Given instruction:
Starting with the line that contains "The build123d and" and stopping after the line that contains "the material once.", output every line exactly as it stands.

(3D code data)
— begin —

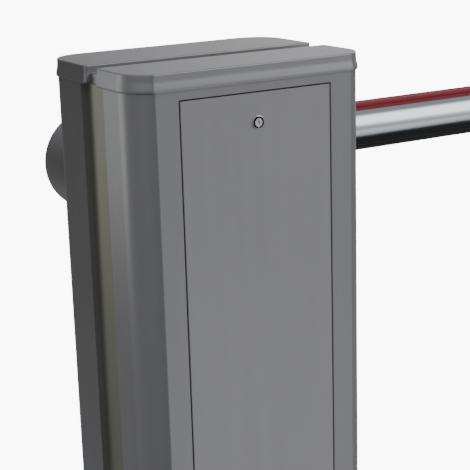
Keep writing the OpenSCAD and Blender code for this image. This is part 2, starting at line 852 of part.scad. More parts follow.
base_plate();
left_upright();
right_upright();
top_plate();
front_shell();
rear_shell();
front_cap();
rear_cap();
bridge_cap();
cap_studs();
frame_bolts();
earth_stud();
door_panel();
door_gasket();
door_knuckles();
frame_knuckles();
hinge_pins();
lock_body();
lock_nut();
lock_cylinder();
lock_cam();
mechanism_plate();
bearing_housing();
front_bearing();
rear_bearing();
shaft_seal();
boom_shaft();
balance_lever();
spring_pin();
lever_rod_pin();
tie_rod();
shaft_end_bolt();
stop_bolts();
stop_buffers();
spring_bracket();
eye_bolts();
tension_nuts();
front_spring();
rear_spring();
gearbox();
output_crank();
crank_pin();
motor();
motor_fan_cover();
motor_terminal_box();
release_knob();
control_box();
control_lid();
control_board();
transformer();
capacitor();
cable_glands();
hub_flange();
boom_straps();
strap_bolts();
hub_cover();
boom_tube();
top_strip();
bottom_strip();
boom_tip();
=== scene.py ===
# Parking barrier gate: the looks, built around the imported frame.
# Sizes are in metres, X runs along the lowered boom and -Y is the door side.
import json
import math

import bpy
from mathutils import Matrix, Vector

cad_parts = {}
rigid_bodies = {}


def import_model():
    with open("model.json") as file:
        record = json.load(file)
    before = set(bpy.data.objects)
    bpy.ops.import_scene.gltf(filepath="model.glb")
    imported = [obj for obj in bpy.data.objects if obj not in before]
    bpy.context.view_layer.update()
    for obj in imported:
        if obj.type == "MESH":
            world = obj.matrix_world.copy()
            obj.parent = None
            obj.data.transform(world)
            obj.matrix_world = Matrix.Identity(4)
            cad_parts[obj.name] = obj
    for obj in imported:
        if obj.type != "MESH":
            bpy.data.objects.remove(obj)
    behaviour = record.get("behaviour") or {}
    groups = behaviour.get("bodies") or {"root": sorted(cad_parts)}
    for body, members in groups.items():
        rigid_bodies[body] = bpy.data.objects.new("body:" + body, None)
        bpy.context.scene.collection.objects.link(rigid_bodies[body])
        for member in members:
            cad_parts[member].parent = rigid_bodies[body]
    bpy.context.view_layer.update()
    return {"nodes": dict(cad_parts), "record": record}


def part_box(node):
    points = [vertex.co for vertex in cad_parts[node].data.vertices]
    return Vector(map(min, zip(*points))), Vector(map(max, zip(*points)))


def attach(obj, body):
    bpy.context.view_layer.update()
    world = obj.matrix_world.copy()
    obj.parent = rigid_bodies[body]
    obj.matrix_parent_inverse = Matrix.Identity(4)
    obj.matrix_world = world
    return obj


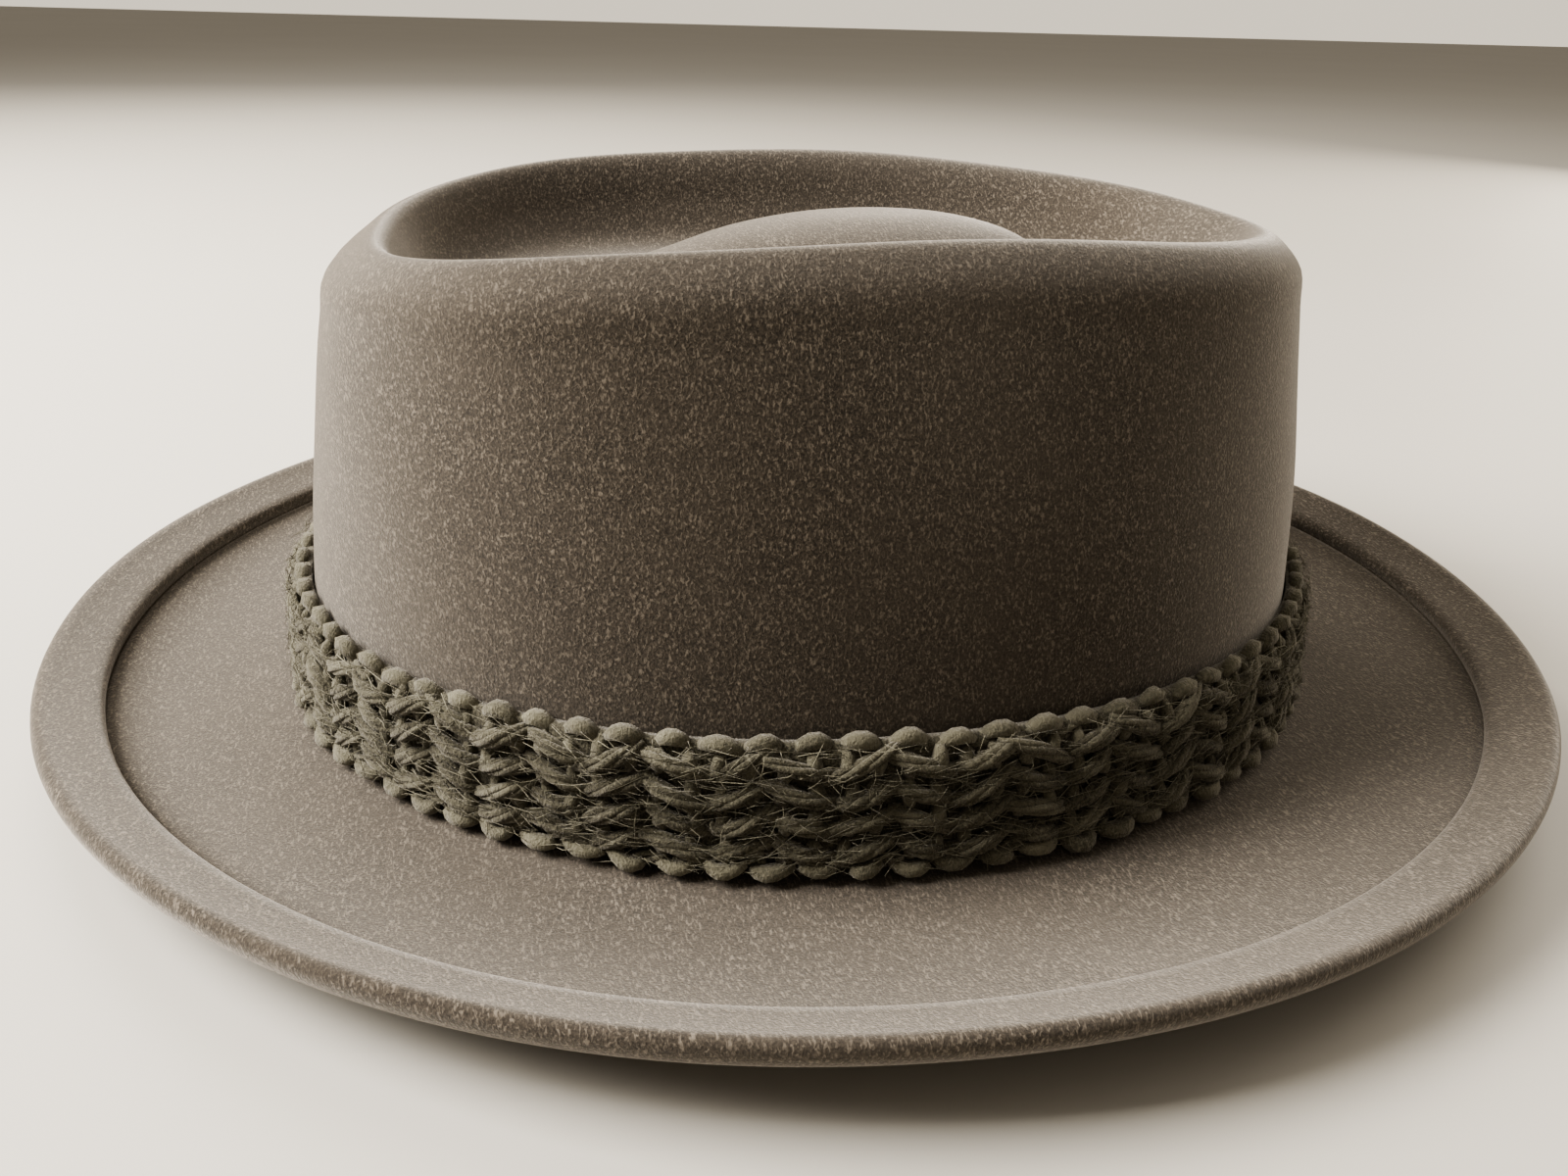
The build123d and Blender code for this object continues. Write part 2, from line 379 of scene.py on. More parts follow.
@dataclass(frozen=True)
class Finish:
    """A fibrous or grained surface in three shades.

    Colours are dark, mid and light; grain is in waves per metre; relief is the bump's height in
    millimetres; sheen is the soft glow of the nap at its edges.
    """

    name: str
    dark: Tone
    mid: Tone
    light: Tone
    grain: float = 1400.0
    hairs: float = 0.5
    patches: float = 0.3
    relief: float = 0.3
    roughness: float = 0.95
    sheen: float = 0.3
    yarn: bool = False
    weave: float = 0.0

    def material(self) -> bpy.types.Material:
        """Build the material once.

        Returns:
            The material.
        """
        if self.name in bpy.data.materials:
            return bpy.data.materials[self.name]
        mat = bpy.data.materials.new(self.name)
        mat.use_nodes = True
        kit = Sockets(mat.node_tree)
        shader = mat.node_tree.nodes["Principled BSDF"]
        place = kit.node("ShaderNodeTexCoord")
        group = kit.node("ShaderNodeGroup", node_tree=fibre_group())
        kit.link(place.outputs["Object"], group.inputs["Vector"])
        for label, tone in (("Dark", self.dark), ("Mid", self.mid), ("Light", self.light)):
            group.inputs[label].default_value = (*tone.value, 1.0)
        group.inputs["Grain"].default_value = self.grain
        group.inputs["Hairs"].default_value = self.hairs
        group.inputs["Patches"].default_value = self.patches
        colour, height = group.outputs["Color"], group.outputs["Height"]
        if self.yarn:
            tone = kit.node("ShaderNodeAttribute", attribute_name="tone")
            colour = kit.mix(tone.outputs["Fac"], colour, (*self.light.value, 1.0))
        if self.weave:
            colour, height = self.woven(kit, place, colour)
        kit.link(colour, shader.inputs["Base Color"])
        bump = kit.node("ShaderNodeBump", Strength=0.8, Distance=self.relief * MM)
        kit.link(height, bump.inputs["Height"])
        kit.link(bump.outputs[0], shader.inputs["Normal"])
        rough = kit.node("ShaderNodeMapRange", To_Min=self.roughness - 0.08,
                         To_Max=self.roughness + 0.04)
        kit.link(height, rough.inputs["Value"])
        kit.link(rough.outputs[0], shader.inputs["Roughness"])
        shader.inputs["Sheen Weight"].default_value = self.sheen
        shader.inputs["Sheen Roughness"].default_value = 0.45
        shader.inputs["Sheen Tint"].default_value = (1.0, 0.94, 0.86, 1.0)
        shader.inputs["Specular IOR Level"].default_value = 0.25 if self.roughness > 0.8 else 0.5
        return mat

    def woven(self, kit: Sockets, place: bpy.types.Node,
              colour: bpy.types.NodeSocket) -> tuple:
        """Lay fine ribs of weave over the colour.

        Args:
            kit: The material's nodes.
            place: Its coordinates.
            colour: The colour under the ribs.
        Returns:
            The new colour and the ribs' height.
        """
        ribs = kit.node("ShaderNodeTexWave", Scale=self.weave, Distortion=0.4, Detail=1.0)
        kit.link(place.outputs["UV"], ribs.inputs["Vector"])
        return kit.mix(ribs.outputs["Fac"], (*self.dark.value, 1.0), colour), ribs.outputs["Fac"]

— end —

Response to this exercise:
The build123d and Blender code for this object continues. Write part 2, from line 379 of scene.py on. More parts follow.
@dataclass(frozen=True)
class Finish:
    """A fibrous or grained surface in three shades.

    Colours are dark, mid and light; grain is in waves per metre; relief is the bump's height in
    millimetres; sheen is the soft glow of the nap at its edges.
    """

    name: str
    dark: Tone
    mid: Tone
    light: Tone
    grain: float = 1400.0
    hairs: float = 0.5
    patches: float = 0.3
    relief: float = 0.3
    roughness: float = 0.95
    sheen: float = 0.3
    yarn: bool = False
    weave: float = 0.0

    def material(self) -> bpy.types.Material:
        """Build the material once.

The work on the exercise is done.